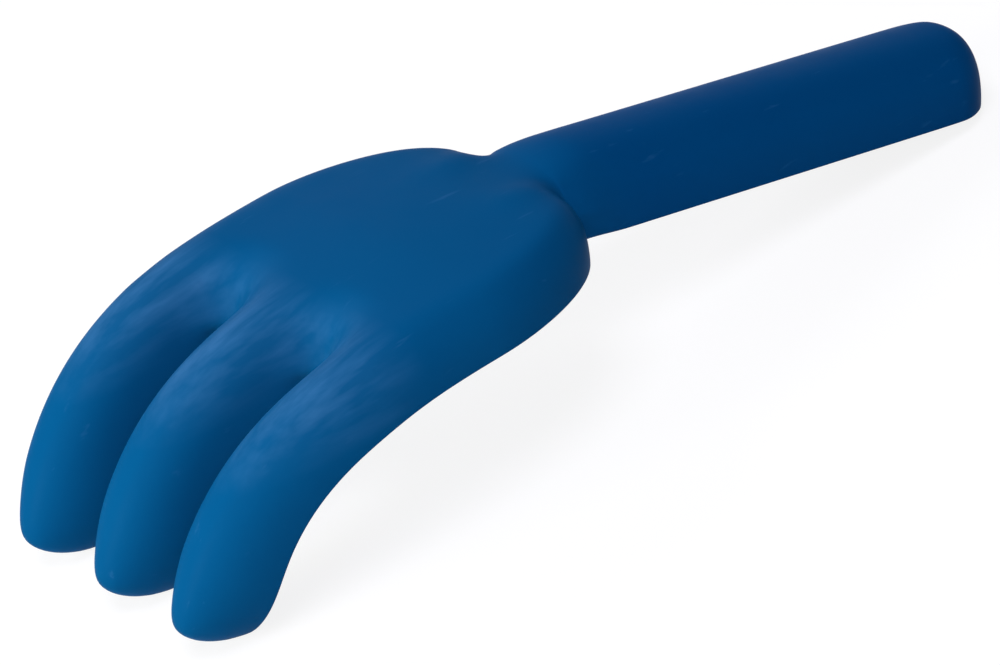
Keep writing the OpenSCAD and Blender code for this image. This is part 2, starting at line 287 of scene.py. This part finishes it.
# %% [markdown]
# ## The blue of the plastic
#
# Pigment doesn't mix perfectly, so the blue drifts by a hair over some centimetres. The palm and the
# fingers are rubbed by sand and look a little paler than the handle, which a hand keeps smooth. So one blue
# turns into the other along the rake, about at the neck, and a large soft noise moves the border about.

# %% Blue along the rake
handle_blue = (0.0, 0.060, 0.196, 1)
sanded_blue = (0.0012, 0.082, 0.222, 1)
handle_from, sanded_from = 20 * mm, -10 * mm
handle_share, sanded_share = 0.1, 0.9
drift_scale = 26
drift_middle, drift_strength = 0.5, 0.35


def blue_along_rake(tree, place, axes):
    """The pigment, deep on the handle and paler on the palm and the fingers."""
    sanded = ramp(tree, axes["X"], handle_from, sanded_from, handle_share, sanded_share, "SMOOTHSTEP")
    drift = noise_on(tree, place, drift_scale, detail=2, roughness=0.5)
    centred = math_node(tree, "SUBTRACT", drift, drift_middle)
    faint = math_node(tree, "MULTIPLY", centred, drift_strength)
    return blended(tree, math_node(tree, "ADD", sanded, faint), handle_blue, sanded_blue)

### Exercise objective
Write out the listing's lines exactly, from its first line through the line that contains "# turns into", and stop there.

### Answer to the task
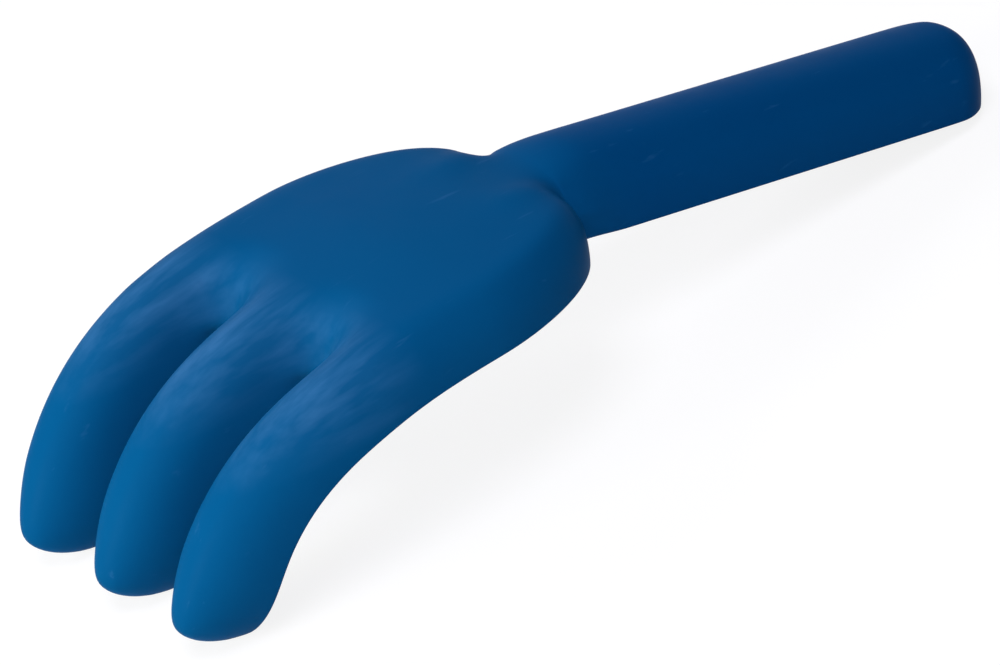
Keep writing the OpenSCAD and Blender code for this image. This is part 2, starting at line 287 of scene.py. This part finishes it.
# %% [markdown]
# ## The blue of the plastic
#
# Pigment doesn't mix perfectly, so the blue drifts by a hair over some centimetres. The palm and the
# fingers are rubbed by sand and look a little paler than the handle, which a hand keeps smooth. So one blue
# turns into the other along the rake, about at the neck, and a large soft noise moves the border about.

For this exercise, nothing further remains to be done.